Yirmi yedi yıl önce Saddam'ın Kuveyt'e saldırması bütün
dengeleri altüst etti, Ortadoğu'nun ipini çekti...
İran devrimi sırasında "fırsat bu fırsattır" diyerek İran'a
saldırmış, umduğunu bulamamış, bu arada çok masraf etmiş, Kuveyt'e
büyük borç yapmıştı...
Döndü bu sefer Kuveyt'e saldırdı: Bir taşla iki kuş vuracak, hem
borçlarının üstüne yatacak, hem de Kuveyt petrollerini ele
geçirecekti. Bu, Saddam'ın dünya petrol üretiminin neredeyse
yarısına hakim olması ve ham petrol varil fiyatını da istediği gibi
saptaması demekti.
Amerika'nın buna izin vereceğini düşünmek saflık olurdu.

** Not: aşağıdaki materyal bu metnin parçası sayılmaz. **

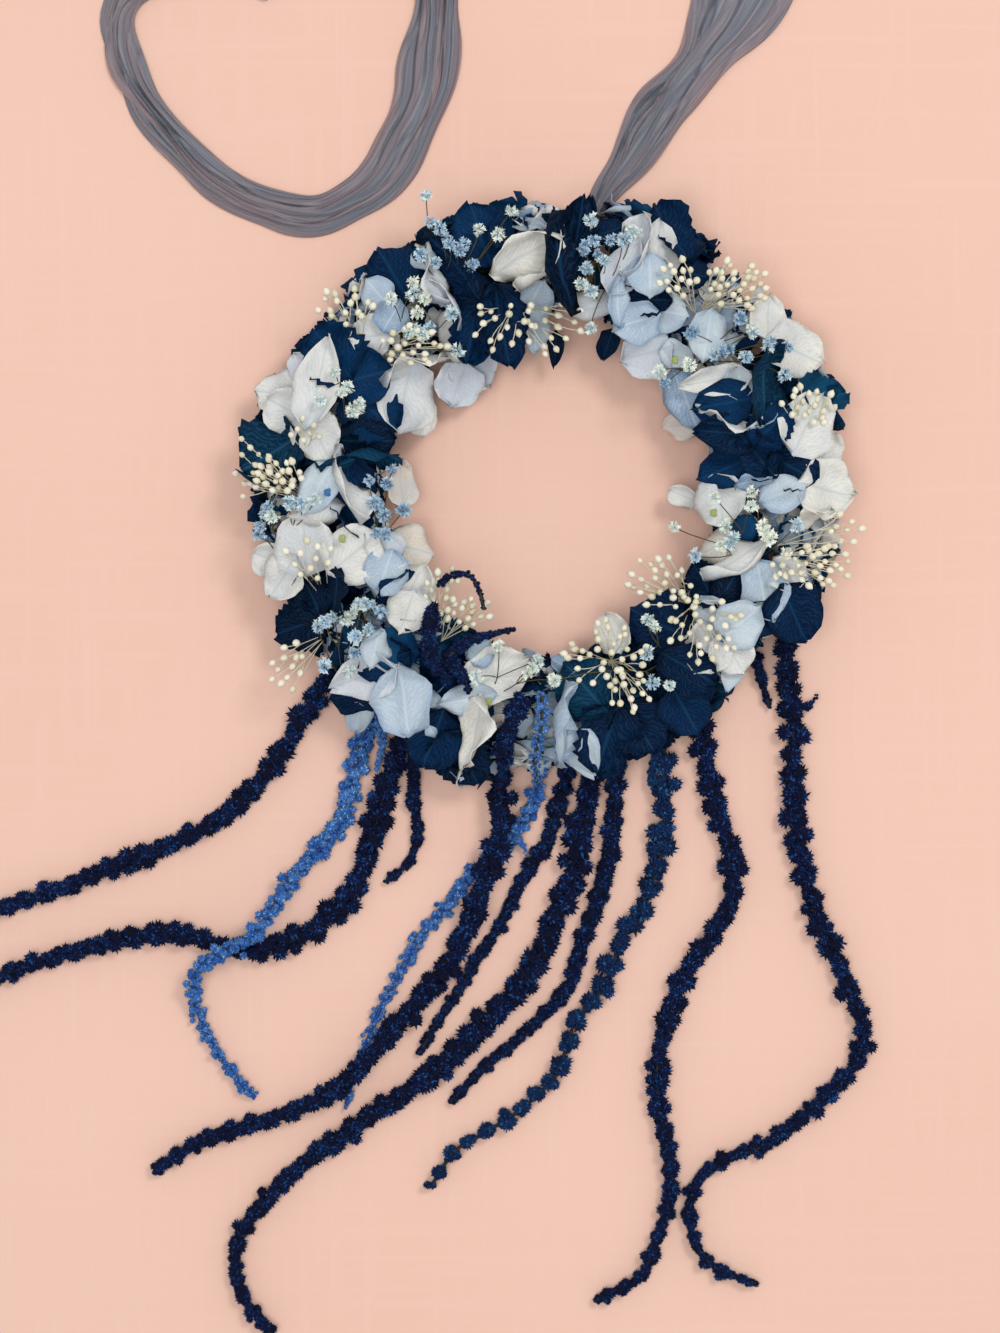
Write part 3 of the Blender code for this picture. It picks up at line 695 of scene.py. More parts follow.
# How wide the two tails are together, in mm, at shares of their length
RIBBON_SPREAD = [(0.0, 6), (0.03, 9), (0.07, 17), (0.14, 26), (0.22, 36), (0.3, 34), (0.5, 24),
                 (0.6, 23), (0.66, 17), (0.75, 17), (0.88, 15), (1.0, 19)]
CLOTH_COLUMNS = 64


def ribbon_tail(name, side, level, mat):
    """One tail: a strip of silk drawn into uneven lengthwise folds, along the ribbon's route."""
    line = [polar(RIBBON_DEG, HOOP_RADIUS + 5 * MM)]
    line += [Vector((x * MM, y * MM, 0.0)) for x, y in RIBBON_ROUTE]
    route = smooth_route(line, 3.0 * MM)
    spots, widths = zip(*RIBBON_SPREAD)
    bm = bmesh.new()
    bm.loops.layers.uv.new("cloth")
    fold_layer = bm.verts.layers.float.new("fold")
    floor_show_through_layer = bm.verts.layers.float.new("floor_show_through")
    bmesh.ops.create_grid(bm, x_segments=CLOTH_COLUMNS, y_segments=len(route) - 1, size=1.0, calc_uvs=True)
    rows = sorted(bm.verts, key=lambda v: (round(v.co.y, 6), round(v.co.x, 6)))
    for i, centre in enumerate(route):
        share = i / (len(route) - 1)
        ahead = route[min(i + 1, len(route) - 1)] - route[max(i - 1, 0)]
        across = Vector((-ahead.y, ahead.x, 0.0)).normalized()
        spread = float(np.interp(share, spots, widths)) * MM
        edges = [0.44 * noise.noise(Vector((share * 19, side * 4.0, k))) for k in (1.0, 7.0)]
        width = spread * 0.72
        middle = side * spread * (0.15 + 0.06 * math.sin(share * 13 + side))
        deep = min(1.0, width / (15 * MM))
        for j in range(CLOTH_COLUMNS + 1):
            t = j / CLOTH_COLUMNS
            vert = rows[i * (CLOTH_COLUMNS + 1) + j]
            drift = noise.noise(Vector((share * 13 + side * 3, t * 2.2, 0.4)))
            drift += 0.4 * noise.noise(Vector((share * 40 + side * 3, t * 5.0, 2.4)))
            wide = 0.5 + 0.5 * math.cos(FULL_TURN * (t * 1.9 + drift * 1.3 + side * 0.3))
            mid = 0.5 + 0.5 * math.cos(FULL_TURN * (t * 4.7 + drift * 2.8))
            fine = 0.5 + 0.5 * math.cos(FULL_TURN * (t * 13 + drift * 3.6))
            furrow = max(0.0, 1 - abs(t - 0.5 - 0.32 * drift - 0.12 * math.sin(share * 9 + side)) / 0.06)
            lateral = (t - 0.5 + edges[0] * (1 - t) + edges[1] * t) * width
            # painted floor colour: towards the strip's edges the silk is marked to turn pinker, as if the
            # peach floor showed through it
            floor_show_through = max(0.0, abs(2 * t - 1) - 0.62 + 0.5 * drift) / 0.5
            crown = 1.0 - (2 * t - 1) ** 2 * 0.75
            height = 0.5 * MM + level * crown + deep * crown * (2.4 * wide + 1.1 * mid + 0.4 * fine) * MM
            height -= 1.6 * MM * furrow * deep * crown
            vert.co = centre + across * (middle + lateral) + Vector((0, 0, max(height, 0.4 * MM)))
            # painted shade: darker along the folds' hollows and in the furrow
            vert[fold_layer] = min(1.0, (1.0 - mid) ** 2 * 0.35 + (1.0 - wide) ** 2 * 0.35 + furrow)
            vert[floor_show_through_layer] = floor_show_through
    mesh = bpy.data.meshes.new(name)
    bmesh.ops.recalc_face_normals(bm, faces=bm.faces[:])
    bm.to_mesh(mesh)
    bm.free()
    mesh.shade_smooth()
    mesh.materials.append(mat)
    obj = add_piece(name + "_silk", mesh, "root", [name])
    thicken(obj, "cloth", 0.15 * MM, 1.0)


def ribbon_knot(mat):
    """The ribbon's turns round the wire: three gathered wraps side by side."""
    bm = bmesh.new()
    bm.loops.layers.uv.new("cloth")
    fold_layer = bm.verts.layers.float.new("fold")
    bmesh.ops.create_grid(bm, x_segments=40, y_segments=26, size=1.0, calc_uvs=True)
    middle = polar(RIBBON_DEG, HOOP_RADIUS, WIRE_HEIGHT)
    out = polar(RIBBON_DEG, 1.0)
    along = Vector((-out.y, out.x, 0.0))
    for vert in bm.verts:
        turn = vert.co.x * math.pi
        wrap = 0.5 + 0.5 * math.cos(vert.co.y * math.pi * 3)
        uneven = noise.noise(Vector((turn * 2, vert.co.y * 9, 3)))
        radius = 2.2 * MM + 1.0 * MM * wrap + 0.25 * MM * uneven
        # painted shade: darker between the wraps
        vert[fold_layer] = 1.0 - wrap
        around = out * math.cos(turn) + Vector((0, 0, math.sin(turn)))
        vert.co = middle + along * vert.co.y * 3.8 * MM + around * radius
    bmesh.ops.remove_doubles(bm, verts=bm.verts[:], dist=0.02 * MM)
    bmesh.ops.recalc_face_normals(bm, faces=bm.faces[:])
    mesh = bpy.data.meshes.new("ribbon_knot_wraps")
    bm.to_mesh(mesh)
    bm.free()
    mesh.shade_smooth()
    mesh.materials.append(mat)
    obj = add_piece("ribbon_knot_wraps", mesh, "root", ["ribbon_knot"])
    thicken(obj, "cloth", 0.2 * MM)


# ---------------------------------------------------------------- petals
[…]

Saddam, Amerika'yı frenlemesi için Sovyetler'e güveniyordu.
Ne ki dağılma sürecine girmiş Sovyetler Birliği'nin kendine bile
hayrı yoktu, nitekim Gorbaçov kılını bile kıpırdatmadı.
Birinci Körfez Savaşı'nda Amerika'nın en büyük aymazlığı Bağdat'a
girmeden durmak, Saddam'ı da yerinde bırakmak olmuştur.
(General Schwarzkopf "lanet olsun" deyip emekliliğini istemişti...)
Bu gaflet, savaşı bitirmedi, on küsur yıl uzattı, ikinci devreye
taşıdı.
Sonunda Saddam yok edildi ama Amerika da arkasında bir "kaos"
ortamı bırakarak çekilmek zorunda kaldı. Hırt yöneticiler, önce
baba Bush, sonra oğul Bush, bir çuval inciri berbat etmişlerdi.
Birinci Körfez Savaşı sırasında bendeniz gene SABAH'ta
yazıyordum, bu sayfada değil, orta sayfada.
("Televizyona çıkmadan önce ne iş yapıyordunuz ağabey?" diye
soranlara selam.) Türkiye'de bu Saddam denilen serseriyi sırf
"Amerika'ya kafa tutuyor" diye seven ve "solcu molcu" sanan birçok
budala vardı. Onu "kendince haklı" bulan daha başka siyasi ahmaklar
da vardı.
Saddam'a karşı çıkan yazılar yazdım, yemediğim küfür de kalmadı.
Lumpen mizah dergilerinde çiziktiren gecekondu çocukları vahşice
üstüme saldırdılar.
Geçmiş gün... Saddam toprak altında, bendeniz de buradayım.